Israel is one of the few countries that has no constitution, and has instead adopted a set of Basic Laws. The institutionalized racial discrimination of Palestinians in Israel is facilitated by the country’s “Law of Return,” which “grants every Jew, wherever he may be, the right to come to Israel and become an Israeli citizen.” This right has been extended “to include the child and the grandchild of a Jew, the spouse of a child of a Jew and the spouse of the grandchild of a Jew.”

While the Law of Return is generous towards immigration of Jews from around the world, it discriminates against Palestinians who were actually born on the land and their descendants. Hundreds of thousands Palestinian refugees who fled the violence and aggression of Zionist militias and Israeli forces from 1948 until today, have been cut off from their land and property inside Israel. The Law of Return does not recognize their right of return, simply because they are not Jewish. Still today, Palestinians are not allowed to return to their villages.

Another example of institutionalized racial discrimination in Israel is a temporary law passed by the Knesset, or parliament, in 2003 to prevent Palestinians from the occupied West Bank or Gaza Strip who married Israeli citizens to live in Israel. As a consequence Palestinian citizens of Israel who marry Palestinians from the occupied territories will either have to move to there, or live apart from their husbands or wives. The Law does allow for Palestinian male spouses of 35 years and older and female spouses of 25 years and older to apply for temporary visit permits to Israel. However, the children born from these marriages will be denied citizenship at the age of 12 and will also be forced to move out of Israel. This “temporary” law was extended by the Knesset in 2007.

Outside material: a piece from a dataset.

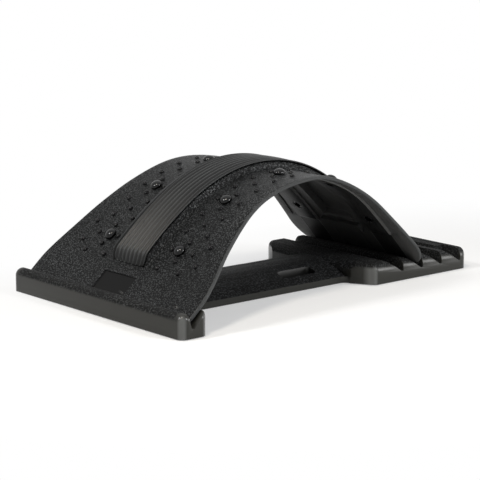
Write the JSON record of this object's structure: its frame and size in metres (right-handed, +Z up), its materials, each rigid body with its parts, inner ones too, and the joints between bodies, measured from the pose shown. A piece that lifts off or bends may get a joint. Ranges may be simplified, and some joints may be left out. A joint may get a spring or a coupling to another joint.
{
  "type": "arched back stretcher",
  "caption": "Flexible arch panel with a ribbed foam strip and domed studs, propped on a grooved and notched plastic base for stretching the back.",
  "frame": {"origin": "on the floor, under the middle of the base", "axes": "+X from the grooved front bar to the notched rear plate, +Y across, +Z up"},
  "size_m": [0.39, 0.248, 0.1219],
  "materials": {
    "base_plastic": "satin charcoal with textured tops",
    "panel_plastic": "fine grained charcoal",
    "strip_foam": "soft matte foam",
    "stud_plastic": "gloss black",
    "magnet_metal": "nickel plated",
    "foot_rubber": "matt black"
  },
  "bodies": {
    "base": {"base_frame": "base_plastic", "foot_front_left": "foot_rubber", "foot_front_right": "foot_rubber", "foot_rear_left": "foot_rubber", "foot_rear_right": "foot_rubber"},
    "panel": {"arch_panel": "panel_plastic", "comfort_strip": "strip_foam", "stud_left_1": "stud_plastic", "stud_left_2": "stud_plastic", "stud_left_3": "stud_plastic", "stud_left_4": "stud_plastic", "stud_left_5": "stud_plastic", "stud_right_1": "stud_plastic", "stud_right_2": "stud_plastic", "stud_right_3": "stud_plastic", "stud_right_4": "stud_plastic", "stud_right_5": "stud_plastic", "magnet_left_1": "magnet_metal", "magnet_left_2": "magnet_metal", "magnet_left_3": "magnet_metal", "magnet_left_4": "magnet_metal", "magnet_left_5": "magnet_metal", "magnet_right_1": "magnet_metal", "magnet_right_2": "magnet_metal", "magnet_right_3": "magnet_metal", "magnet_right_4": "magnet_metal", "magnet_right_5": "magnet_metal"}
  },
  "joints": [
    {"name": "panel_lift", "type": "hinge", "parent": "base", "child": "panel", "pos_m": [-0.18475, 0, 0.01368], "axis": [0, -1, 0], "range_deg": [0, 55]}
  ]
}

The Mossawa Center, which works towards equality for Palestinian citizens of Israel, citing Israeli Ministry of Interior statistics, claimed that the law affected at least 21,298 families, including couples with long-standing marriages whose requests for residence permits were pending. Thus, while the Law of Return is intended to facilitate the unity of Jewish Israeli families, the unity of Palestinian Israeli families has been further hampered by this temporary law.

Israel’s institutional racial discrimination of Palestinians also takes place in the occupied territories. Since 1967, the Israeli government has actively encouraged and facilitated the influx of over 450,000 Jewish settlers into the West Bank and Gaza Strip in clear violation of international law. In sharp contrast, Palestinians are subject to different treatment. In 1967, 70,000 Palestinians were stripped from their right to stay in the West Bank and Gaza, because they were not in the occupied territories during the Israeli census shortly after the June war. Requests for family unification with foreign spouses or children have to be submitted to the Israeli authorities by an immediate relative with residency status in the occupied territories. The family unification process can take several years, and in the meantime individuals try to stay with their families by repeatedly applying for three-month tourist visas. However, Israel froze all family unification procedures in the Occupied Palestinian Territories after the outbreak of the second Palestinian intifada in September 2000. Requests for family unification were no longer processed, and visitor permits for the people involved were no longer issued, separating spouses and children from their family. As a gesture in the Israeli-Palestinian negotiations, Israel approved almost 32,000 requests for family unification in the West Bank and Gaza Strip since October 2007. Most of the approved requests were for Palestinians who stayed with their families in the West Bank or the Gaza Strip after their visitor’s permit expired. However, according to B’Tselem, almost 90,000 people are still waiting for a decision on their request for family unification.

The United States, Canada and Israel have withdrawn from the global process to eliminate racial discrimination. They will likely be joined by countries from the European Union if the case of racial discrimination against Palestinians is put clearly on the agenda. Yet, the calls by Nobel Peace Prize winners Dr. Martin Luther King, Jr., Nelson Mandela, and Archbishop Desmond Tutu to fight racial discrimination haven’t lost their power and are still valid. At a press conference after the UN Human Rights Council meeting in September 2008, Tutu said: “I think the West, quite rightly, is feeling contrite, penitent, for its awful connivance with the Holocaust. The penance is being paid by the Palestinians. I just hope again that ordinary citizens in the West will wake up and say ‘we refuse to be part of this.’” The silence and indifference of the world community to Israel’s racial discrimination against Palestinians is a blow to all people who cannot accept injustice and unjust behavior, either from individuals or states. Moreover, as Martin Luther King, Jr. said about racial discrimination against African-Americans in the US, “injustice anywhere is a threat to justice everywhere.”

Adri Nieuwhof is a consultant and human rights advocate.